• **Aim**
Write out the whole listing word for word.
--
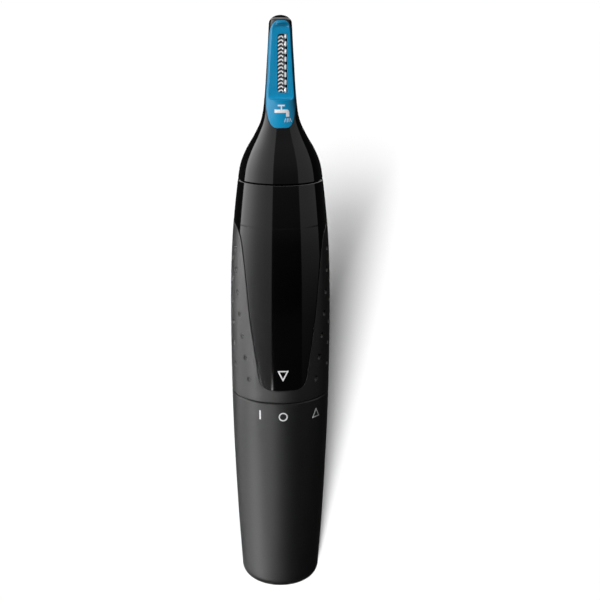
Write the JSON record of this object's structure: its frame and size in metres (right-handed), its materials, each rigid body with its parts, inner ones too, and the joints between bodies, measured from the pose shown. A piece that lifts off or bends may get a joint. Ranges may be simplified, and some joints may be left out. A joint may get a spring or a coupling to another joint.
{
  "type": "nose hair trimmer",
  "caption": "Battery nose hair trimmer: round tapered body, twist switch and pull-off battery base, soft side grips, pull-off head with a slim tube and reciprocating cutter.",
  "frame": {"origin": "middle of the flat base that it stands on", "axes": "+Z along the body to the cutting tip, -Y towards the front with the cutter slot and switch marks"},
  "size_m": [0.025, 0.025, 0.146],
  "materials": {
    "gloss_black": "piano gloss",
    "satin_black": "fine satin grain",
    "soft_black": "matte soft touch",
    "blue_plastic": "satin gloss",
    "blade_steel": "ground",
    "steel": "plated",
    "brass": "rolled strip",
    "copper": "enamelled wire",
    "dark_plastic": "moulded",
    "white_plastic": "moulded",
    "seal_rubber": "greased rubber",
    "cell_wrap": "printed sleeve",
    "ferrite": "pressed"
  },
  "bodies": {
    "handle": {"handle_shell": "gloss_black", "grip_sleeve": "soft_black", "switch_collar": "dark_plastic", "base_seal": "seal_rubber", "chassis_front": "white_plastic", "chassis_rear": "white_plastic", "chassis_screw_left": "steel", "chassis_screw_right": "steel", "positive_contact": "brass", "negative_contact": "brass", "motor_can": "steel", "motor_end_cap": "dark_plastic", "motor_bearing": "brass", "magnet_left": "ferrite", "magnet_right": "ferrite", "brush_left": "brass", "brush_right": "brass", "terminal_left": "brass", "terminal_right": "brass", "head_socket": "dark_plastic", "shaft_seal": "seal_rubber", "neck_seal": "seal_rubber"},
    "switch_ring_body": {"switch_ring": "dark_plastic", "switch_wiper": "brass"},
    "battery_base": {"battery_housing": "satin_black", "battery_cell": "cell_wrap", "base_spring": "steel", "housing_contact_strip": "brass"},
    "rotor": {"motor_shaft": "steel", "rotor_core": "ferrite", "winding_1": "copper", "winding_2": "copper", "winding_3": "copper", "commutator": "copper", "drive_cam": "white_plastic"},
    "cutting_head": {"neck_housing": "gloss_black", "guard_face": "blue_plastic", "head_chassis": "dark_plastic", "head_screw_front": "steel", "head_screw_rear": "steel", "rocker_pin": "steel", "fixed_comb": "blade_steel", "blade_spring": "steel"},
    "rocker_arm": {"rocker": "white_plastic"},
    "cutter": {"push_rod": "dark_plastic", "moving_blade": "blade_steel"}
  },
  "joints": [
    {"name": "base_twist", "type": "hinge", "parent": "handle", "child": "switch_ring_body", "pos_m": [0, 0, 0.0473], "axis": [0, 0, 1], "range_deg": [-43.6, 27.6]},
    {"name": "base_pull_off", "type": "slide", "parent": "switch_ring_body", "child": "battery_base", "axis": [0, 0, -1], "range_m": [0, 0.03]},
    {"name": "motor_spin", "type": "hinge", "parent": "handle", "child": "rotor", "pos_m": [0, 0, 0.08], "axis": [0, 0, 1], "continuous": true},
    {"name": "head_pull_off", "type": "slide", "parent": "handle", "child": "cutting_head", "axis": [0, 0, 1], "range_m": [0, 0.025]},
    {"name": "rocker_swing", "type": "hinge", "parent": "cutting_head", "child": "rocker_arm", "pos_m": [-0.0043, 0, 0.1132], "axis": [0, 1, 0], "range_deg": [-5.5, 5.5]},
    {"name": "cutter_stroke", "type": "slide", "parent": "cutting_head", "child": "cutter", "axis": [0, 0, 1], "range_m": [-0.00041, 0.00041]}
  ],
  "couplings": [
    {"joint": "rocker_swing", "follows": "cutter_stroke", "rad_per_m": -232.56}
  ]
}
--
• **Written solution**
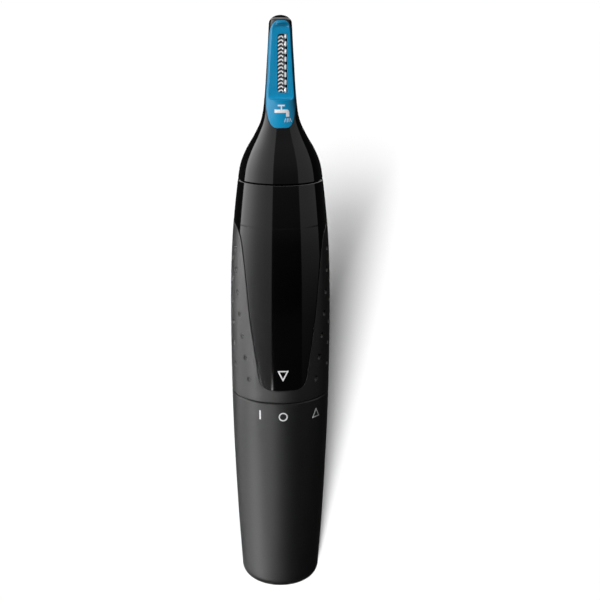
Write the JSON record of this object's structure: its frame and size in metres (right-handed), its materials, each rigid body with its parts, inner ones too, and the joints between bodies, measured from the pose shown. A piece that lifts off or bends may get a joint. Ranges may be simplified, and some joints may be left out. A joint may get a spring or a coupling to another joint.
{
  "type": "nose hair trimmer",
  "caption": "Battery nose hair trimmer: round tapered body, twist switch and pull-off battery base, soft side grips, pull-off head with a slim tube and reciprocating cutter.",
  "frame": {"origin": "middle of the flat base that it stands on", "axes": "+Z along the body to the cutting tip, -Y towards the front with the cutter slot and switch marks"},
  "size_m": [0.025, 0.025, 0.146],
  "materials": {
    "gloss_black": "piano gloss",
    "satin_black": "fine satin grain",
    "soft_black": "matte soft touch",
    "blue_plastic": "satin gloss",
    "blade_steel": "ground",
    "steel": "plated",
    "brass": "rolled strip",
    "copper": "enamelled wire",
    "dark_plastic": "moulded",
    "white_plastic": "moulded",
    "seal_rubber": "greased rubber",
    "cell_wrap": "printed sleeve",
    "ferrite": "pressed"
  },
  "bodies": {
    "handle": {"handle_shell": "gloss_black", "grip_sleeve": "soft_black", "switch_collar": "dark_plastic", "base_seal": "seal_rubber", "chassis_front": "white_plastic", "chassis_rear": "white_plastic", "chassis_screw_left": "steel", "chassis_screw_right": "steel", "positive_contact": "brass", "negative_contact": "brass", "motor_can": "steel", "motor_end_cap": "dark_plastic", "motor_bearing": "brass", "magnet_left": "ferrite", "magnet_right": "ferrite", "brush_left": "brass", "brush_right": "brass", "terminal_left": "brass", "terminal_right": "brass", "head_socket": "dark_plastic", "shaft_seal": "seal_rubber", "neck_seal": "seal_rubber"},
    "switch_ring_body": {"switch_ring": "dark_plastic", "switch_wiper": "brass"},
    "battery_base": {"battery_housing": "satin_black", "battery_cell": "cell_wrap", "base_spring": "steel", "housing_contact_strip": "brass"},
    "rotor": {"motor_shaft": "steel", "rotor_core": "ferrite", "winding_1": "copper", "winding_2": "copper", "winding_3": "copper", "commutator": "copper", "drive_cam": "white_plastic"},
    "cutting_head": {"neck_housing": "gloss_black", "guard_face": "blue_plastic", "head_chassis": "dark_plastic", "head_screw_front": "steel", "head_screw_rear": "steel", "rocker_pin": "steel", "fixed_comb": "blade_steel", "blade_spring": "steel"},
    "rocker_arm": {"rocker": "white_plastic"},
    "cutter": {"push_rod": "dark_plastic", "moving_blade": "blade_steel"}
  },
  "joints": [
    {"name": "base_twist", "type": "hinge", "parent": "handle", "child": "switch_ring_body", "pos_m": [0, 0, 0.0473], "axis": [0, 0, 1], "range_deg": [-43.6, 27.6]},
    {"name": "base_pull_off", "type": "slide", "parent": "switch_ring_body", "child": "battery_base", "axis": [0, 0, -1], "range_m": [0, 0.03]},
    {"name": "motor_spin", "type": "hinge", "parent": "handle", "child": "rotor", "pos_m": [0, 0, 0.08], "axis": [0, 0, 1], "continuous": true},
    {"name": "head_pull_off", "type": "slide", "parent": "handle", "child": "cutting_head", "axis": [0, 0, 1], "range_m": [0, 0.025]},
    {"name": "rocker_swing", "type": "hinge", "parent": "cutting_head", "child": "rocker_arm", "pos_m": [-0.0043, 0, 0.1132], "axis": [0, 1, 0], "range_deg": [-5.5, 5.5]},
    {"name": "cutter_stroke", "type": "slide", "parent": "cutting_head", "child": "cutter", "axis": [0, 0, 1], "range_m": [-0.00041, 0.00041]}
  ],
  "couplings": [
    {"joint": "rocker_swing", "follows": "cutter_stroke", "rad_per_m": -232.56}
  ]
}